* [Description of the task]:
Using the listing below, copy exactly the lines from the one containing "Write part 3" to the one containing "self.socket = socket", both lines included, and no others.

* [Material supplied]:
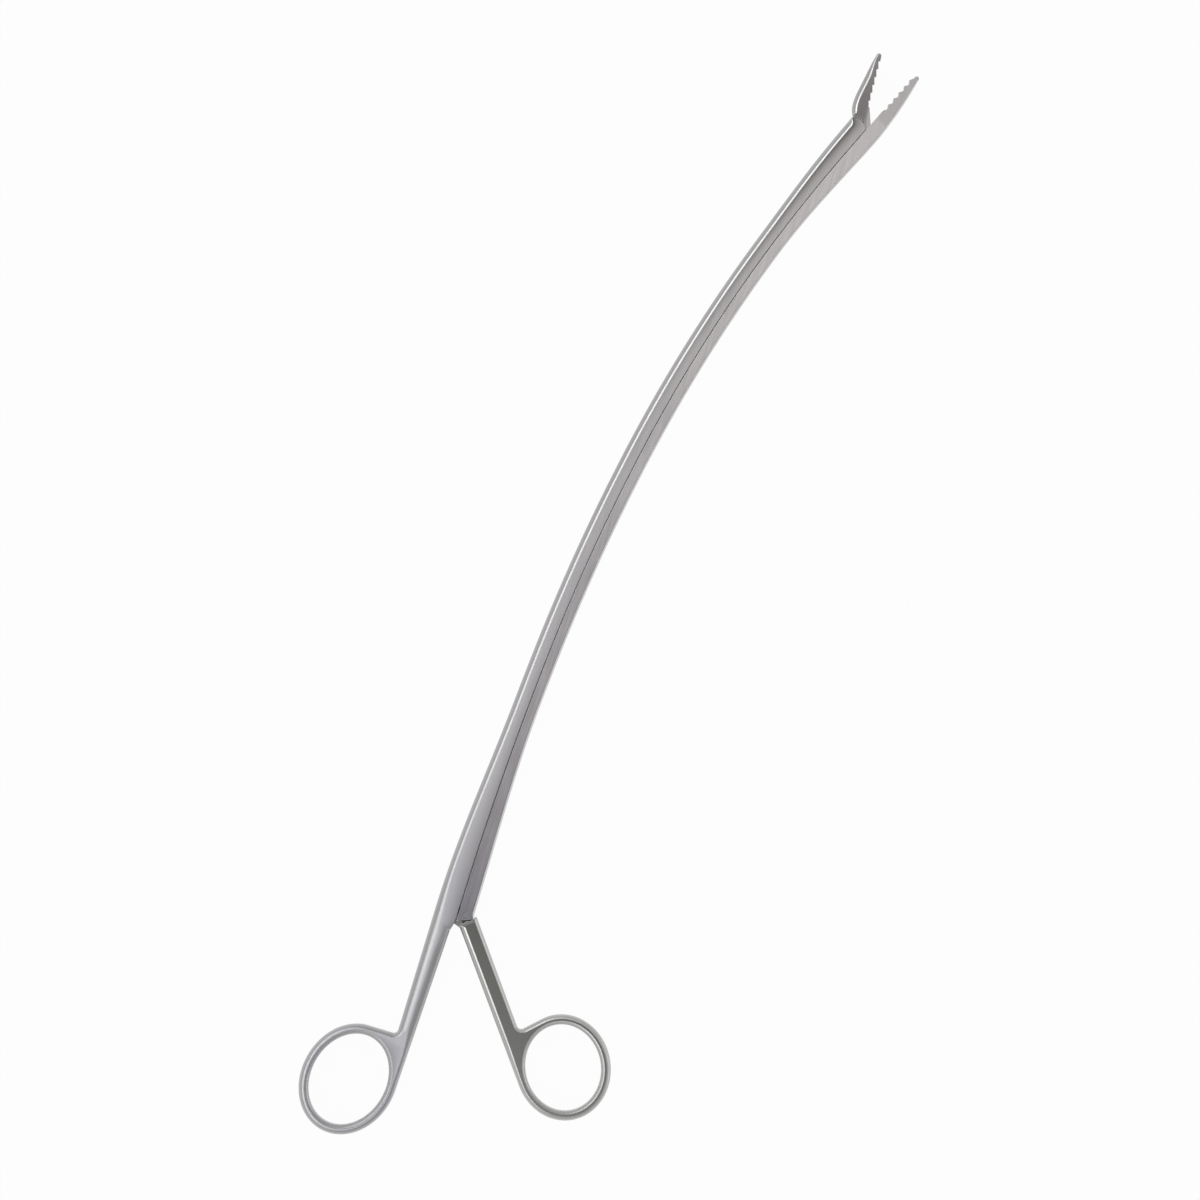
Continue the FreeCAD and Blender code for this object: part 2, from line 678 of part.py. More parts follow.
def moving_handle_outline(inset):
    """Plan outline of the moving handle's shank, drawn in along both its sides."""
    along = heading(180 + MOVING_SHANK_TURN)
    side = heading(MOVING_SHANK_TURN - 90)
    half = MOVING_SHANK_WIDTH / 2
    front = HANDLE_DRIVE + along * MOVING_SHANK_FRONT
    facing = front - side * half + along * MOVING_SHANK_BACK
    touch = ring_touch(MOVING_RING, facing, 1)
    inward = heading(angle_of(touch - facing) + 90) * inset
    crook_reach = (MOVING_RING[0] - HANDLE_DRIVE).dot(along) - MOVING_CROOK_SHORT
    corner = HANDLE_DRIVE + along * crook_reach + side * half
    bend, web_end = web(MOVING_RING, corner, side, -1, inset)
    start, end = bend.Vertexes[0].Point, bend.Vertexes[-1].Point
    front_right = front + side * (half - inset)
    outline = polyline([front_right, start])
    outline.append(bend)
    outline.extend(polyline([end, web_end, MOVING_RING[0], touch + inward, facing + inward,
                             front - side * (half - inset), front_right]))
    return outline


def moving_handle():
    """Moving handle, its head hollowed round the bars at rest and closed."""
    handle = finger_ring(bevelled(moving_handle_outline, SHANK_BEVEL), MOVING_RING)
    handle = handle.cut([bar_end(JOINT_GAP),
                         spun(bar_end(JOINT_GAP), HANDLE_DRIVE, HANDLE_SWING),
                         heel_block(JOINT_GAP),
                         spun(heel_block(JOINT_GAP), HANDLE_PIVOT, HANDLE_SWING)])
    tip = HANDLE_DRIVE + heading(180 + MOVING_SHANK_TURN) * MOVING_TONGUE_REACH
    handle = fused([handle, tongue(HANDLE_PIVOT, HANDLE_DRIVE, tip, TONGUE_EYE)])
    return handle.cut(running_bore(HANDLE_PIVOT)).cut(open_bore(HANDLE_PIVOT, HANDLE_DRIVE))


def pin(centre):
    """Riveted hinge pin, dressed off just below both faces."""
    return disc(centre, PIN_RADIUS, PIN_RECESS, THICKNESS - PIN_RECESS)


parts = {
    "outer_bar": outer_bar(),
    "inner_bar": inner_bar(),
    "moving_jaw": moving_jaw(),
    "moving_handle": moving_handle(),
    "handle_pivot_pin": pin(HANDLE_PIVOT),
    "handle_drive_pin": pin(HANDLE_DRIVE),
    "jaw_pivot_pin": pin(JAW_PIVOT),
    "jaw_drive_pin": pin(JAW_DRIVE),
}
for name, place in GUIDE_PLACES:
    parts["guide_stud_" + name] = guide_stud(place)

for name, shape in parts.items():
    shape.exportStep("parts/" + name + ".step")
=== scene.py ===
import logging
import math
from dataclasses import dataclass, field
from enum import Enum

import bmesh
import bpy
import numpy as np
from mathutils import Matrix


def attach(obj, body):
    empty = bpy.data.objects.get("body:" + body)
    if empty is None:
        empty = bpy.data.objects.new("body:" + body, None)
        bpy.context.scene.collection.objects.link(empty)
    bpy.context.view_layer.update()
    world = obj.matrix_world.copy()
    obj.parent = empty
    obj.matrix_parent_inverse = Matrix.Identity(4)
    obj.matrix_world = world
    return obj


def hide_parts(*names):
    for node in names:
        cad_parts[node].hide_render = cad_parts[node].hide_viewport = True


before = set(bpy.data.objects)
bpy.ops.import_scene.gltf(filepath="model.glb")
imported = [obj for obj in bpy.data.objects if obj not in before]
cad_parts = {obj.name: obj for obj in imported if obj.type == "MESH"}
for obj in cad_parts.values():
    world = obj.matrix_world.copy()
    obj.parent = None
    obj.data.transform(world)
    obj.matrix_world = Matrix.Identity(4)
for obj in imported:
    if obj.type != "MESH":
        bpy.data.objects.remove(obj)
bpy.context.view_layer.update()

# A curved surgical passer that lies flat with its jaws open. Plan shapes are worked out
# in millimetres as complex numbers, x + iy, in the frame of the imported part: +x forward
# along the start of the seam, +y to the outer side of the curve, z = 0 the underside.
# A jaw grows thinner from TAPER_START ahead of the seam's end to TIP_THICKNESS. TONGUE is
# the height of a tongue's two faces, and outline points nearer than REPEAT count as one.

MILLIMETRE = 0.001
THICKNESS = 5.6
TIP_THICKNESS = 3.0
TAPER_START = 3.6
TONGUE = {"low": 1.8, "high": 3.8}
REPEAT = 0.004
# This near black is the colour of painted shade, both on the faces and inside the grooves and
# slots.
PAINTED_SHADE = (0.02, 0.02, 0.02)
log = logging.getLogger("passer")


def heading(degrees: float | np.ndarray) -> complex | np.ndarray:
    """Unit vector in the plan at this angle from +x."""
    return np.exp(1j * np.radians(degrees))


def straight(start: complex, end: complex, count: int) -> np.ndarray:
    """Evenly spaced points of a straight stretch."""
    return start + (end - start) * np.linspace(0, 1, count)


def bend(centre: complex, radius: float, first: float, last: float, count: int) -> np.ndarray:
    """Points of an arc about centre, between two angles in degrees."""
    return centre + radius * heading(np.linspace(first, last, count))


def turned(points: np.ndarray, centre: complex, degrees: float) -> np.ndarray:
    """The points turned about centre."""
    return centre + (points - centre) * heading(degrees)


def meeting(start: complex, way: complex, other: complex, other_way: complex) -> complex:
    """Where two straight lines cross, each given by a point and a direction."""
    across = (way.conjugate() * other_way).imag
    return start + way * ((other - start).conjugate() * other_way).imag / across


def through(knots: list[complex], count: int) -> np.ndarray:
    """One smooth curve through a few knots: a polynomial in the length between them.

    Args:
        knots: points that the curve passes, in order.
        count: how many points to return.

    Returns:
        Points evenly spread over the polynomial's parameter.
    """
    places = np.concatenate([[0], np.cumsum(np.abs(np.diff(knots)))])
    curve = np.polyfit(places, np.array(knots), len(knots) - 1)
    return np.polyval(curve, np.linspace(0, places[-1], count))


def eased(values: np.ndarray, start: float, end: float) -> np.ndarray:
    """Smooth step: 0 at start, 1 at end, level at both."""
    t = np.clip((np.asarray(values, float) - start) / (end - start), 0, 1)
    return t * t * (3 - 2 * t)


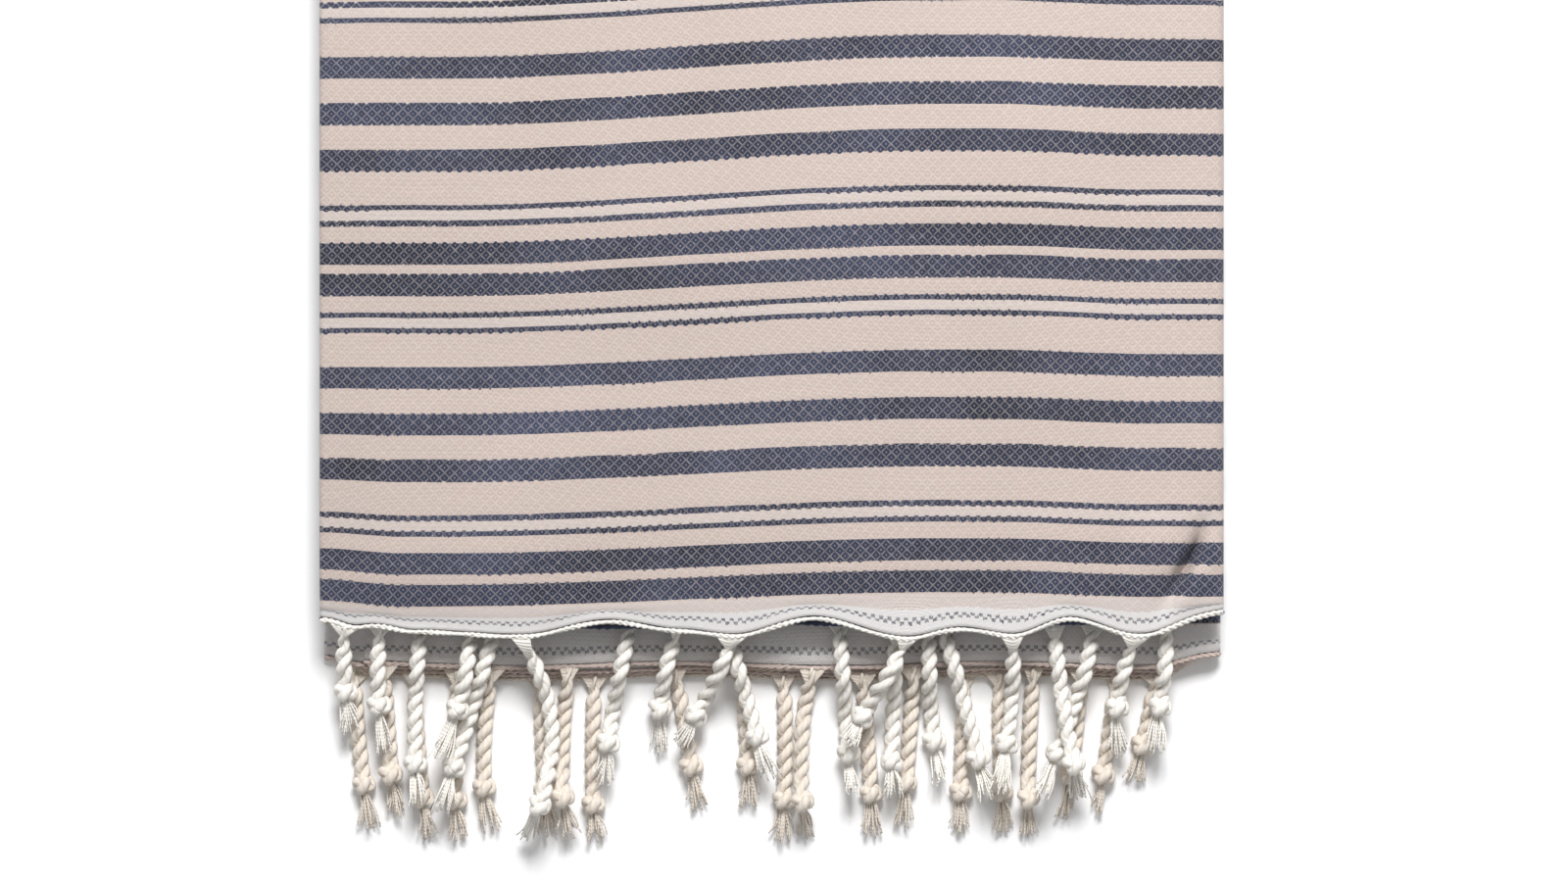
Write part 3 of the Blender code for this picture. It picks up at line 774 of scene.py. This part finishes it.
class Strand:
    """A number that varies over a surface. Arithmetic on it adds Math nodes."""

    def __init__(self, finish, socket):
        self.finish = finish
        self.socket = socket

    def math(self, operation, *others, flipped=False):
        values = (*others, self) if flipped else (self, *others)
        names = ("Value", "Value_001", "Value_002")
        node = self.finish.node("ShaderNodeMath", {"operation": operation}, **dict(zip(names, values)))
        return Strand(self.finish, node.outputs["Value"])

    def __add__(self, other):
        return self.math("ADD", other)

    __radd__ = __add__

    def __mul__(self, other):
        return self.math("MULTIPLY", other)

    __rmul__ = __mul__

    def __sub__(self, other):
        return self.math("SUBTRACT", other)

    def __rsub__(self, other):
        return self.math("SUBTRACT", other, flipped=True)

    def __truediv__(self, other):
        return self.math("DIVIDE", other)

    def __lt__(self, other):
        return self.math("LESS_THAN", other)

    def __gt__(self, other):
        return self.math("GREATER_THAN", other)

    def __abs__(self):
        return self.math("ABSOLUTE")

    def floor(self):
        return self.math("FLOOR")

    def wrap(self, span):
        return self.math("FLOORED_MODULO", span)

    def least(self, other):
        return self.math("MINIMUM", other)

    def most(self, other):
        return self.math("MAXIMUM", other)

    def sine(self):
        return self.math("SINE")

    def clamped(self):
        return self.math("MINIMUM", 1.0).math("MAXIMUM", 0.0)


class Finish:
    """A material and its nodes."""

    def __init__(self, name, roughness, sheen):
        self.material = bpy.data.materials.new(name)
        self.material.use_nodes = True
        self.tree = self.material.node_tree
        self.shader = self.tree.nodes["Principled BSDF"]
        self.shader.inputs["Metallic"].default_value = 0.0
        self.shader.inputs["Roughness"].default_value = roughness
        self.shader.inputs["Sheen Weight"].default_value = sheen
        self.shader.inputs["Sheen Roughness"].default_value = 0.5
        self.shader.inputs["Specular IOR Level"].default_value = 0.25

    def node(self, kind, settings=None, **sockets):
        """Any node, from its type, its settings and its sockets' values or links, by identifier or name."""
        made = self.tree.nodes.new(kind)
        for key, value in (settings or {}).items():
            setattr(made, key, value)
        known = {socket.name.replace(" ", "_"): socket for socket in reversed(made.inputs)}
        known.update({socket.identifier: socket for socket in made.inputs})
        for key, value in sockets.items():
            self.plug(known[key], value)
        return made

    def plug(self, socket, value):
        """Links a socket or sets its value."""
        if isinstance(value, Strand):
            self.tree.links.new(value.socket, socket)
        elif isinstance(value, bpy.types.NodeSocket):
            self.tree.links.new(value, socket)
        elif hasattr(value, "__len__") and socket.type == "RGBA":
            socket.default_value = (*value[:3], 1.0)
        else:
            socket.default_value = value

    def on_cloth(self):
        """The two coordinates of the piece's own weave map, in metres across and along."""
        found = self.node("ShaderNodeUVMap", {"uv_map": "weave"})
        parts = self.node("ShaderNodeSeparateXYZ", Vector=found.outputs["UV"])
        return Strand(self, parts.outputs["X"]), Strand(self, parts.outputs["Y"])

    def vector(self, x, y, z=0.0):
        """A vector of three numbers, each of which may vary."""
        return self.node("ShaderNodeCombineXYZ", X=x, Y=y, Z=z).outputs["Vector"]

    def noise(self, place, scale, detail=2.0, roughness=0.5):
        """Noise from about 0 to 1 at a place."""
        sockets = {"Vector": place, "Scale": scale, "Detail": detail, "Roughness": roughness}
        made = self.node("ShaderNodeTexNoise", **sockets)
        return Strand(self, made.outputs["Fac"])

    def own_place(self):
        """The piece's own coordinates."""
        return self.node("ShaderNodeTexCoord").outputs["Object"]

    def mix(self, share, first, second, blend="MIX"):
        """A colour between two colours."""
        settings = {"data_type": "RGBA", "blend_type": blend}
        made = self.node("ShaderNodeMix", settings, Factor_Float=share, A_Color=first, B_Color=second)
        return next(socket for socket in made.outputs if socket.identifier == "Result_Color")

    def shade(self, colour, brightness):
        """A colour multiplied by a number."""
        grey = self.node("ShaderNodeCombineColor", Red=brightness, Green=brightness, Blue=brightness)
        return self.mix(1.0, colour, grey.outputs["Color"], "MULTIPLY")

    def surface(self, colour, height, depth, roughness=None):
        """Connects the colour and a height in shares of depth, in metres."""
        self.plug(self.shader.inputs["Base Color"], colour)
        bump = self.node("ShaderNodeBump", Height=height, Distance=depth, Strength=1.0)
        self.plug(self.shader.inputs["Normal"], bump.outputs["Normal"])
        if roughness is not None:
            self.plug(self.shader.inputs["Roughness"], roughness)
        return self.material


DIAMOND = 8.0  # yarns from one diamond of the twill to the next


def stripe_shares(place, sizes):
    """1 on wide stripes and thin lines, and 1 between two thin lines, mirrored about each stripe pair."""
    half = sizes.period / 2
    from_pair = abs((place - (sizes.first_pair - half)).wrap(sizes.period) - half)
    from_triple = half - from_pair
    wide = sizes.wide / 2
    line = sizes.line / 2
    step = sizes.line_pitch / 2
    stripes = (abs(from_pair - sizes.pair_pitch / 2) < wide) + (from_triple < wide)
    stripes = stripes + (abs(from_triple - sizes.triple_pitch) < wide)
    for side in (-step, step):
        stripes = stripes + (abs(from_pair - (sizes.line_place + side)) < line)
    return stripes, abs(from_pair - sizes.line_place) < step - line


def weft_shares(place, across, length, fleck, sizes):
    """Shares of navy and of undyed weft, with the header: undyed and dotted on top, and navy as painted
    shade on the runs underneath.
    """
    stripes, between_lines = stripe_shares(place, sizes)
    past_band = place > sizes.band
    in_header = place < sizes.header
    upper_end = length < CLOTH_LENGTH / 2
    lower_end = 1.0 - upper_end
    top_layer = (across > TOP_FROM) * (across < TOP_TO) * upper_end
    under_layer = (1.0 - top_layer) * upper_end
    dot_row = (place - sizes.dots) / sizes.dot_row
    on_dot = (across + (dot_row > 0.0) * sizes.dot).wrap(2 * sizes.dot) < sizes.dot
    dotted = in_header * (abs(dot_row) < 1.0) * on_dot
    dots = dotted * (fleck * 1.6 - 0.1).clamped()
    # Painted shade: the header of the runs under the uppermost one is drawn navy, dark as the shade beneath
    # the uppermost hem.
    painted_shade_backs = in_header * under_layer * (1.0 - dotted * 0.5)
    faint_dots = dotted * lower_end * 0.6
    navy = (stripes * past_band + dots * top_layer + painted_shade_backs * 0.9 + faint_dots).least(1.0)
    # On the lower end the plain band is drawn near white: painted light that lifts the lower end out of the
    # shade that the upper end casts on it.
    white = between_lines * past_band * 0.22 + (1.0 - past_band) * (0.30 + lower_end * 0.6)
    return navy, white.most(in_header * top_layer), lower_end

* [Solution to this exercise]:
Write part 3 of the Blender code for this picture. It picks up at line 774 of scene.py. This part finishes it.
class Strand:
    """A number that varies over a surface. Arithmetic on it adds Math nodes."""

    def __init__(self, finish, socket):
        self.finish = finish
        self.socket = socket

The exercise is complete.